Given the current hoopla around his smash hit series Downton Abbey, there is probably not a better time to be release Julian Fellowes’ 2009 adaptation of Lucy M. Boston’s young adult novel The Chimneys of Green Knowe, From Time to Time. Not only does the film feature a number of the Downton actors, but the film is shot in Athelhampton House, one of those monumental old mansions that have been the settings for Fellowes’ best known work. Unfortunately, From Time to Time, while not without merit, doesn’t quite measure up to Downton Abbey or Gosford Park.
Set in England in 1944 with the war in Europe winding down, 13 year old Tolly is sent to live on the family’s decaying country estate with his estranged paternal grandmother while his mother tries to get information about his father who is missing in action. Things get complicated when Tolly discovers that the house is haunted by the spirits of some of his ancestors from 1809. Not only can they appear to him in 1944, but he is able to join them in 1809. He can aid them in their troubles; they can help him with his. From Time to Time then is both a ghost story and a time travel story.
It is a testament to Fellowes’ abilities as a writer and as a director that he can even manage to get you to buy into the story’s fantasy long enough to suspend disbelief, let alone take it seriously. Certainly the film makes a serious attempt to say something about dealing with loss and the importance of family, but it gets lost in the complications of the narrative. There is simply too much going on for any real impact.

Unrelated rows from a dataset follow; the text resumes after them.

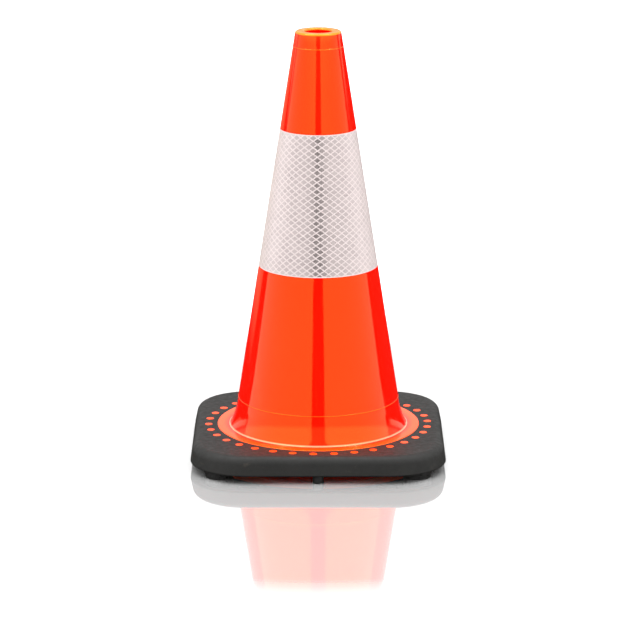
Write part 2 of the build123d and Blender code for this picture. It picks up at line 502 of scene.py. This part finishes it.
collar_thickness = BACKING_THICKNESS + FACE_THICKNESS
neck_bottom = HEIGHT - RIM_DEPTH - NECK_SLOPE_HEIGHT
flare_chord = Vector((FLARE_FOOT_RADIUS, FLANGE_TOP)) - Vector(wall_point(FLARE_TOP))
flare_end_slope = 2 * atan2(flare_chord.x, -flare_chord.y) - SLOPE
inner_foot = (
    FLARE_FOOT_RADIUS - WALL * cos(flare_end_slope),
    FLANGE_TOP - WALL * sin(flare_end_slope),
)
inner_lead = (SKIRT_INNER_RADIUS - inner_foot[0]) / tan(flare_end_slope)
outer_flare = flare_arc(wall_point(FLARE_TOP), (FLARE_FOOT_RADIUS, FLANGE_TOP), 26)
inner_flare = flare_arc(wall_point(FLARE_TOP, WALL), inner_foot, 20)

shell_section = []
shell_section += rounded(
    (RIM_HOLE_RADIUS, HEIGHT), (TIP_RADIUS, HEIGHT), wall_point(COLLAR_TOP), RIM_OUTER_ROUND, 8
)
shell_section += bead(MOULD_LINES[1])
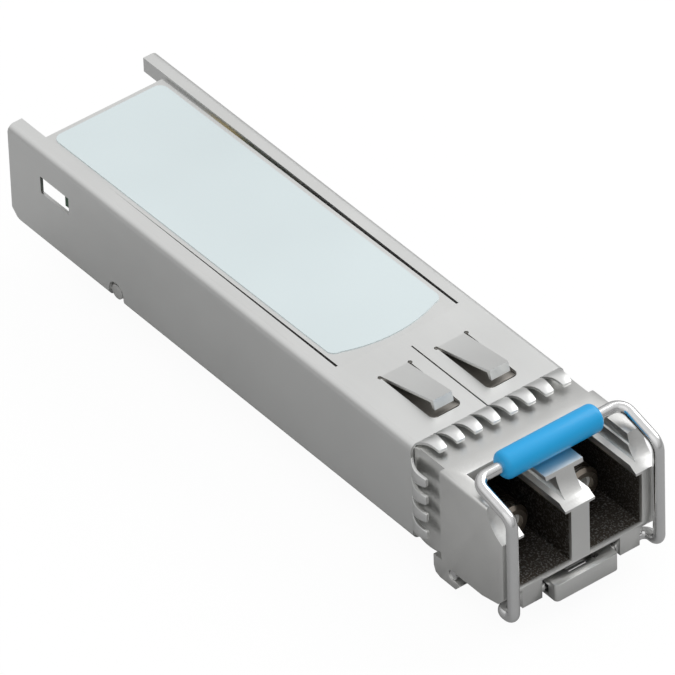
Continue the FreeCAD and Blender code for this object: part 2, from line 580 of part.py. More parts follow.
def nose_housing():
    """Die-cast nose with the ports, and the tray behind it that carries the board."""
    toe = "dims.nose_base + dims.toe_rise"
    nose = soften("nose_rounded", padded("nose_form", "XZ_Plane", [
        (NOSE_REAR, "dims.nose_base"), (f"{NOSE_FRONT} - 4 * dims.toe_chamfer", "dims.nose_base"),
        (f"{NOSE_FRONT} - dims.toe_chamfer", toe), (NOSE_FRONT, f"{toe} + dims.toe_chamfer * 1.2"),
        (NOSE_FRONT, NOSE_TOP), (NOSE_REAR, NOSE_TOP)], NOSE_WIDTH),
        dims.nose_round,
        lambda edge: edge.BoundBox.ZMin > dims.can_height / 2 and edge.BoundBox.YLength < 0.01)
    neck_start = "(dims.can_length + dims.seat_gap)"
    neck_half = f"{NOSE_WIDTH} / 2 - dims.neck_inset"
    solid = [
        nose,
        wide_block("neck_root", (neck_start, "dims.can_length + dims.finger_length / 2"), neck_half,
                   (CAST_LOW, CAST_HIGH)),
        wide_block("neck", ("dims.can_length + dims.finger_length * 0.3", f"{NOSE_REAR} + 0.1"), neck_half,
                   ("dims.nose_base", NOSE_TOP)),
        wide_block("bulkhead", (BULK_REAR, neck_start), CAST_HALF, (CAST_LOW, CAST_HIGH)),
        wide_block("tray", (TRAY_REAR, BULK_REAR), CAST_HALF,
                   (CAST_LOW, "dims.board_low + dims.tray_lip")),
        *[block(f"{name}_bearing", (f"{NOSE_FRONT} - dims.lip_depth", NOSE_FRONT),
                side_span(side, "dims.lip_inner", "dims.lip_outer"), ("dims.lip_base", "dims.port_floor"))
          for name, side in BOTH_SIDES],
        *[hook_lug(name, side) for name, side in BOTH_SIDES],
    ]
    lever_roof = "(dims.port_floor - 0.4)"
    room_roof = "(dims.lever_top + dims.lever_rise)"
    tools = [
        *gasket_blocks("groove", "0"),
        wide_block("lever_room", (f"{LEVER_REAR} - dims.play", f"{BOSS_FRONT} + 1.2"), CHANNEL,
                   ("-3", room_roof)),
        wide_block("board_recess", (f"{TRAY_REAR} - 1", f"{BOARD_FRONT} + dims.play"),
                   f"{CAST_HALF} - dims.tray_wall", ("dims.board_low", CAST_HIGH)),
        wide_block("tray_room", (f"{TRAY_REAR} + 1", BULK_REAR),
                   f"{CAST_HALF} - dims.tray_wall - dims.tray_ledge", ("dims.tray_floor", CAST_HIGH)),
        wide_block("lever_channel", (f"{LEVER_REAR} - dims.play", f"{NOSE_FRONT} + 1"), CHANNEL,
                   ("-3", lever_roof)),
        wide_block("head_channel", (f"{HEAD_REAR} - dims.play", f"{NOSE_FRONT} + 1"),
                   "dims.head_half + dims.play", ("-3", lever_roof)),
        rod("scoop", "y", "dims.scoop_radius", f"-{NOSE_WIDTH}", f"{NOSE_WIDTH} * 2",
            (SCOOP_PLACE, SCOOP_HEIGHT)),
        rod("pin_slot_end", "y", "dims.hook_slot", f"-{NOSE_WIDTH}", f"{NOSE_WIDTH} * 2",
            (PIN_PLACE, "dims.pin_height")),
        wide_block("pin_slot", (PIN_PLACE, f"{LUG_FRONT} + 0.1"), NOSE_WIDTH,
                   ("dims.pin_height - dims.hook_slot", "dims.pin_height + dims.hook_slot")),
        rod("axle_round", "y", "dims.wire / 2 + dims.slip", "-dims.lip_outer - 0.1",
            "dims.lip_outer * 2 + 0.2", (AXLE_PLACE, "dims.axle_height")),
        wide_block("axle_groove", (f"{AXLE_PLACE} - dims.wire / 2 - dims.slip",
                                   f"{AXLE_PLACE} + dims.wire / 2 + dims.slip"),
                   "dims.lip_outer + 0.1", ("dims.lip_base - 1", "dims.axle_height")),
    ]
    for name, side in BOTH_SIDES:
        tools += port_tools(name, side)
        tools.append(rod(f"{name}_screw_hole", "z", "dims.screw_radius", CAST_LOW, "dims.board_low",
                         (SCREW_PLACE, f"{side} * {SCREW_SIDE}")))
    body = carve("housing_cut", join("housing_solid", solid), tools)
    added = []
    for name, side in BOTH_SIDES:
        post = rod(f"{name}_post_solid", "z", "dims.post_radius", f"{CAST_LOW} + 0.1",
                   f"dims.board_low - {CAST_LOW} - 0.1", (SCREW_PLACE, f"{side} * {SCREW_SIDE}"))
        hole = rod(f"{name}_post_hole", "z", "dims.screw_radius", f"{CAST_LOW} + 0.5",
                   "dims.board_low", (SCREW_PLACE, f"{side} * {SCREW_SIDE}"))
        added.append(carve(f"{name}_post", post, [hole]))
        start = f"{CAST_HALF} - 0.2" if side > 0 else f"-({CAN_HALF} - dims.seat_gap)"
        added.append(rod(f"{name}_snap_stud", "y", "dims.snap_radius - 0.25", start,
                         "dims.sheet + 0.2", (SNAP_PLACE, "dims.snap_radius")))
    cover = wide_block("cover_form", (f"{LEVER_REAR} - dims.play * 2", f"{BULK_REAR} + 0.1"),
                       f"{CHANNEL} + 0.3", ("dims.tray_floor - 0.1", f"{room_roof} + 0.25"))
    room = wide_block("cover_room", (f"{LEVER_REAR} - dims.play", f"{BULK_REAR} + 1"), CHANNEL,
                      ("0", room_roof))
    added.append(carve("lever_cover", cover, [room]))
    return join("nose_housing", [body, *added])


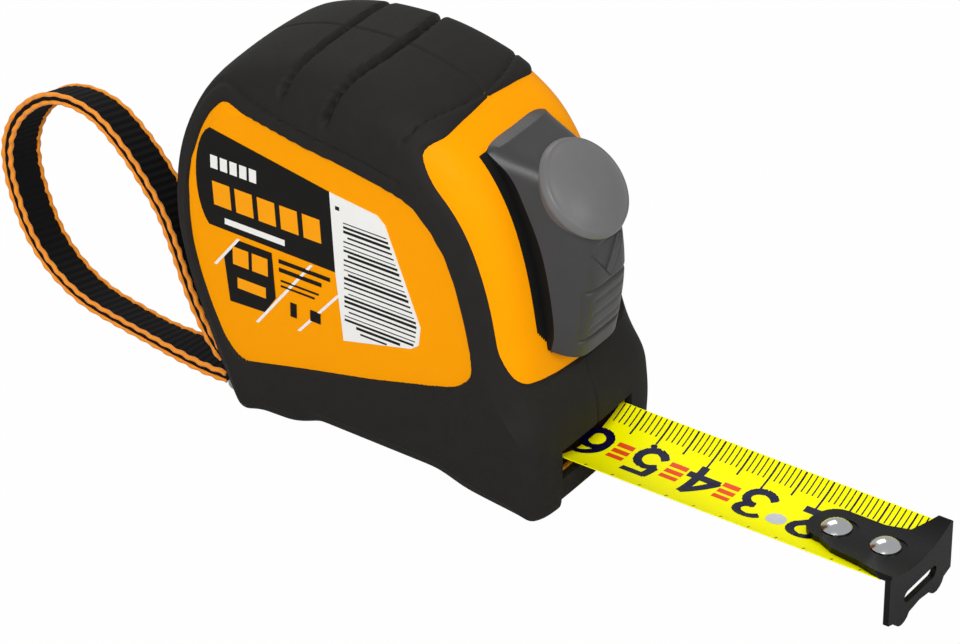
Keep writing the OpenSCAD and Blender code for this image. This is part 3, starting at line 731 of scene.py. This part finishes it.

Still there is a top notch cast, and their performances are strong. Led by the matriarch of British actors, Maggie Smith as Tolly’s grandmother Linnet, the cast brings life to the fantasy. Smith is admirable as a woman struggling to connect with her grandson while facing the possible loss of her son. Alex Etel is effective as Tolly, even as he struggles some to keep up with Dame Maggie. Timothy Spall, of Harry Potter fame, is Boggis, gardener, handy man and general factotum. Pauline Collins is Miss Tweedle, the cook and general servant.
The 1809 segments feature Hugh Bonneville as Captain Oldknow the well meaning head of the family, a character not much different than the Earl of Grantham and Dominic West (The Wire) as the villainous butler, Caxton. Unfortunately, the script gives them little opportunity to stretch their talents. Eliza Bennett is Susan, Oldknow’s blind young daughter and Kwayedza Kureya is Jacob an escapee from a slave market saved by the Captain and brought back to England to be his daughter’s companion and eyes. Downton’s Alan Leech has a small part as one of the Boggis ancestors.
In some respects it is the house itself that is the star of the film. It is almost as if the house has a life of its own. “It’s a funny old house,” Boggis tells Tolly. And when the RAF is leaving the house which they have commandeered as their headquarters, the officer in charge explains that they were careful not to leave it in bad shape. “The house wouldn’t let us,” he says. More often than not, when houses are treated as living entities–The Haunting of Hill House, “The Fall of the House of Usher”—they are associated with evil, not so here. It is a house with secrets and the unraveling of those secrets is the key to the story. The house, though haunted and decaying, is the symbol of the family’s roots, the glue that will keep them united through the ages.
The DVD includes interviews with most of the actors in the film. Generally they are quick to praise Fellowes, his script and each other. The theatrical trailer is also included as bonus material.